Let's look at A * B >= A + B.

• When A, B <= 0, it's always true.

• When A, B >= 2, it's always true.

• When A >= 1, B <= 1 (or B >= 1, A <= 1), it's always false.

• When 0 < A < 1, B < 0 (or 0 < B < 1, A < 0), it can be either true or false.

• When 1 < A < 2, B > 0 (or 1 < B < 2, A > 0), it can be either true or false.

Here's a visualization, courtesy of Wolfram Alpha and Geobits:

Now, onto the algorithm.

* To find the pairs where one number is between 0 and 1 or 1 and 2 I do something similar to what is done for the 3SUM problem.

* "Pick 2" here is referring to combinations.

• Count all the pairs where both are negative

  Do a binary search to find the index of the first positive (> 0) number - O(log n).

  Since we have the index, we know how many numbers are negative / zero, we simply need to pick 2 of them, so that's amountNonPositive * (amountNonPositive-1) / 2 - O(1).

• Find all the pairs where one is between 0 and 1

  Do a binary search to find the index of the last number < 1 - O(log n).

  Start from that index as the right index and the left-most element as the left index.

  Repeat this until the right index <= 0: (runs in O(n))

  • While the product is smaller than the sum, decrease the left index

  • Count all the elements greater than the left index

  • Decrease the right index

• Find all the pairs where one is between 1 and 2

  Do a binary search to find the index of the first number > 1 - O(log n).

  Start from that index as the left index and the right-most element as the right index.

  Repeat this until the left index >= 2: (runs in O(n))

  • While the product is greater than the sum, decrease the right index

  • Count all the elements greater than the right index

  • Increase the left index

• Count all the pairs with both numbers >= 2

  At the end of the last step, we're at the first index >= 2.

  Now, from there, we just need to pick 2 of all the remaining numbers,
  so it's again amountGreaterEqual2 * (amountGreaterEqual2-1) / 2 - O(1).

Answer 2

Here's a O(n) algorithm that solves the problem when the array's elements are positive.

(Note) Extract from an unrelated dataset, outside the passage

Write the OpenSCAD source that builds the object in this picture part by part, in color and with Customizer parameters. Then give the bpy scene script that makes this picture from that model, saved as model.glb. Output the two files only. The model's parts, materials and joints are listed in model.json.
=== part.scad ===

When the elements are positive, we can say that:

• If A[i]*A[j] >= A[i]+A[j] when j>i then A[k]*A[j] >= A[k]+A[j] for any k that satisfies k>i (because the array is sorted).

• If A[i]*A[j] < A[i]+A[j] when j>i then A[i]*A[k] < A[i]+A[k] for any k that satisfies k<j.

(these facts don't hold when both numbers are fractions, but then the condition won't be satisfied anyway)

Thus we can perform the following algorithm:

int findNumOfPairs(float A[])
{    
    start = 0;
    end = A.length - 1;
    numOfPairs = 0;

    while (start != end)
    {
        if (A[start]*A[end] >= A[start]+A[end])
        {
            numOfPairs += end - start;
            end--;
        }
        else
        {
            start++;
        }
    }

    return numOfPairs;
}

Answer 3

You can find and print the pairs (in a shorthand form) in O(n log n).

For each A[i] there is a minimum number k that satisfies the condition(1). All values greater than k will also satisfy the condition.

Finding the lowest j such that A[j] >= k using binary search is O(log n).

So you can find and print the result like this:

(i, j)
(1, no match)
(2, no match)
(3, >=25)
(4, >=20)
(5, >=12)
(6, >6)
(7, >7)
...
(n-1, n)       

If you want to print all combinations, then it is O(n^2), because the number of combinations are O(n^2).

(*) To handle negative numbers it actually needs to be a bit more complex, because the numbers that satify the equation can be more that one range. I'm not absolutely sure how it behaves for small negative numbers, but if the number of ranges is not absolutely limited then my solution is no longer better than O(n^2).

Answer 4

Here's a binary search, O(n log n):

There's a breaking point for each number at A*B = A+B. You can reduce this to B = A / (A - 1). All numbers on one side or the other will fit it. It doesn't matter if there are negative numbers, etc.

• If A < 1, then all numbers <= B fit.

• If A > 1, then all numbers >= B fit.

• If A == 1, then there is no match(divide by zero).

(Wolfram Alpha link)

---

So some pseudocode:

loop through i
    a = A[i]
    if(a == 1)
        continue
    if(a >= 2)
        count += A.length - i 
        continue

    j = binsearch(a / (a-1))

    if(j <= i)
        continue

    if(a < 1)
        count += j-i
    if(a > 1)
        count += A.length - j

Answer 5

How about excluding all floats that less then 1.0 first, since any number multiple with number less than 1, the x*0.3=A[i]+A[j] for each i < j, so we only need to count numbers of array to calculate the number of pairs(i, j), we can use formula about permutation and combination to calculate it. formula should be n(n-1)/2.